A common cause of intractability is that model distributions cannot be analytically normalized. Probabilities can only be computed up to a constant, making training exceedingly difficult. To solve this problem I propose `minimum probability flow learning', a variational technique for parameter estimation in such models. The utility of this training technique is demonstrated in the case of an Ising model, a Hopfield auto-associative memory, an independent component analysis model of natural images, and a deep belief network.
A second common difficulty in training probabilistic models arises when the parameter space is ill-conditioned. This makes gradient descent optimization slow and impractical, but can be alleviated using the natural gradient.
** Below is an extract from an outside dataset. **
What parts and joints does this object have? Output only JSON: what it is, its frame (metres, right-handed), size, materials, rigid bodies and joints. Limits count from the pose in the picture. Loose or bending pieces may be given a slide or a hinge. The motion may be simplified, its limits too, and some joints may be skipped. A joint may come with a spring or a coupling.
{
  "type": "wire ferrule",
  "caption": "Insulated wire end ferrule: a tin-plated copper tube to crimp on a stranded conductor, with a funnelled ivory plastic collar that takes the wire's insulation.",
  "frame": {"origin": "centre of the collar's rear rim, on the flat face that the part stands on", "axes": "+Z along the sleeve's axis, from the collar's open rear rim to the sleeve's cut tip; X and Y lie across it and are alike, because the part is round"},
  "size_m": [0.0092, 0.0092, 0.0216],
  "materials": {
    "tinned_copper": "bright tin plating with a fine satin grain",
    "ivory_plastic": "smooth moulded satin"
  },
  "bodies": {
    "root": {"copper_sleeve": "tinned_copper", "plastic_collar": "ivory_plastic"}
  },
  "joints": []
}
I show here that the natural gradient can be related to signal whitening, and provide specific prescriptions for applying it to learning problems.
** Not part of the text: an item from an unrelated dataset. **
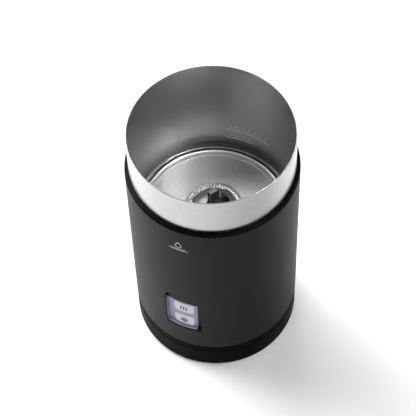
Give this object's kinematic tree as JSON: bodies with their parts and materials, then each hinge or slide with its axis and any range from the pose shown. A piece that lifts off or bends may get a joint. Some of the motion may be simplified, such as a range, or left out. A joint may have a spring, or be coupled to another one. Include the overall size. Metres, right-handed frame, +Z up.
{
  "type": "milk frother",
  "caption": "Cordless electric milk frother: open steel cup in a soft-touch sleeve with two push buttons, a lift-out magnetic coil whisk and a round power base.",
  "frame": {"origin": "centre of the round footprint, on the plane the rubber feet stand on", "axes": "+Z up along the cup's axis, -Y towards the button panel, +X to the right seen from the front"},
  "size_m": [0.1108, 0.1108, 0.196],
  "materials": {
    "soft_touch_plastic": "soft-touch rubberised coat, matt",
    "base_plastic": "fine-textured black moulding",
    "trim_plastic": "polished black moulding",
    "panel_plastic": "fine metallic lavender-grey paint",
    "button_plastic": "satin pale grey moulding",
    "cup_steel": "brushed stainless steel, bead-blasted floor",
    "pin_steel": "polished steel",
    "spring_steel": "bright drawn stainless wire",
    "whisk_plastic": "black heat-proof plastic",
    "foot_rubber": "matt rubber",
    "silicone": "translucent silicone",
    "inner_plastic": "glass-filled black nylon",
    "connector_plastic": "heat-proof black plastic",
    "contact_brass": "plain brass strip",
    "aluminium": "die-cast, plain",
    "heater_steel": "dull heater sheath",
    "screw_steel": "zinc-plated steel",
    "motor_steel": "drawn and plated steel",
    "magnet_ferrite": "sintered ferrite",
    "magnet_nickel": "nickel plate",
    "copper_winding": "enamelled copper wire on a laminated core",
    "board_laminate": "green glass-fibre laminate",
    "component_plastic": "moulded component case",
    "lead_silicone": "silicone insulated lead"
  },
  "bodies": {
    "power_base": {"base_lower_shell": "base_plastic", "base_top_cover": "base_plastic", "base_feet": "foot_rubber", "base_screws": "screw_steel", "base_connector": "connector_plastic", "base_ring_contact": "contact_brass", "base_centre_contact": "contact_brass", "cord_inlet_gland": "connector_plastic", "cord_clamp": "inner_plastic", "cord_clamp_screws": "screw_steel"},
    "jug": {"outer_sleeve": "soft_touch_plastic", "top_trim_ring": "trim_plastic", "steel_cup": "cup_steel", "cup_seal": "silicone", "drive_pin": "pin_steel", "heat_spreader": "aluminium", "heating_element": "heater_steel", "heater_terminals": "heater_steel", "temperature_sensor": "pin_steel", "thermal_cutout": "component_plastic", "heater_screws": "screw_steel", "motor_bracket": "inner_plastic", "motor_can": "motor_steel", "motor_end_cap": "inner_plastic", "motor_field_magnets": "magnet_ferrite", "motor_screws": "screw_steel", "bottom_cover": "base_plastic", "case_screws": "screw_steel", "jug_socket": "connector_plastic", "socket_ring_contact": "contact_brass", "socket_centre_contact": "contact_brass", "socket_screws": "screw_steel", "power_board": "board_laminate", "board_relay": "component_plastic", "board_transformer": "copper_winding", "board_capacitor": "component_plastic", "board_screws": "screw_steel", "heater_leads": "lead_silicone", "sensor_leads": "lead_silicone", "cutout_leads": "lead_silicone", "motor_leads": "lead_silicone", "socket_leads": "lead_silicone", "switch_leads": "lead_silicone", "button_panel": "panel_plastic", "button_board": "board_laminate", "button_board_screws": "screw_steel", "hot_switch": "component_plastic", "cold_switch": "component_plastic"},
    "drive_rotor": {"motor_shaft": "pin_steel", "motor_armature": "copper_winding", "magnet_carrier": "inner_plastic", "drive_magnets": "magnet_nickel"},
    "whisk": {"whisk_frame": "whisk_plastic", "whisk_coil": "spring_steel", "whisk_magnets": "magnet_nickel"},
    "hot_button": {"hot_button_cap": "button_plastic"},
    "cold_button": {"cold_button_cap": "button_plastic"}
  },
  "joints": [
    {"name": "jug_lift", "type": "slide", "parent": "power_base", "child": "jug", "axis": [0, 0, 1], "range_m": [0, 0.06]},
    {"name": "rotor_spin", "type": "hinge", "parent": "jug", "child": "drive_rotor", "pos_m": [0, 0, 0.1], "axis": [0, 0, 1], "continuous": true},
    {"name": "whisk_lift", "type": "slide", "parent": "drive_rotor", "child": "whisk", "axis": [0, 0, 1], "range_m": [0, 0.11]},
    {"name": "hot_button_press", "type": "slide", "parent": "jug", "child": "hot_button", "axis": [0, 1, 0], "range_m": [0, 0.0008], "stiffness_N_per_m": 300},
    {"name": "cold_button_press", "type": "slide", "parent": "jug", "child": "cold_button", "axis": [0, 1, 0], "range_m": [0, 0.0008], "stiffness_N_per_m": 300}
  ]
}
It is also difficult to evaluate the performance of models that cannot be analytically normalized, providing a particular challenge to hypothesis testing and model comparison. To overcome this, I introduce a method termed `Hamiltonian annealed importance sampling,' which more efficiently estimates the normalization constant of non-analytically-normalizable models. This method is then used to calculate and compare the log likelihoods of several state of the art probabilistic models of natural image patches.
Finally, many tasks performed with a trained probabilistic model (for instance, image denoising or inpainting and speech recognition) involve generating samples from the model distribution, which is typically a very computationally expensive process. I introduce a modification to Hamiltonian Monte Carlo sampling that reduces the tendency of sampling trajectories to double back on themselves, and enables statistically independent samples to be generated more rapidly.
Taken together, it is my hope that these contributions will help scientists and engineers to build and manipulate probabilistic models.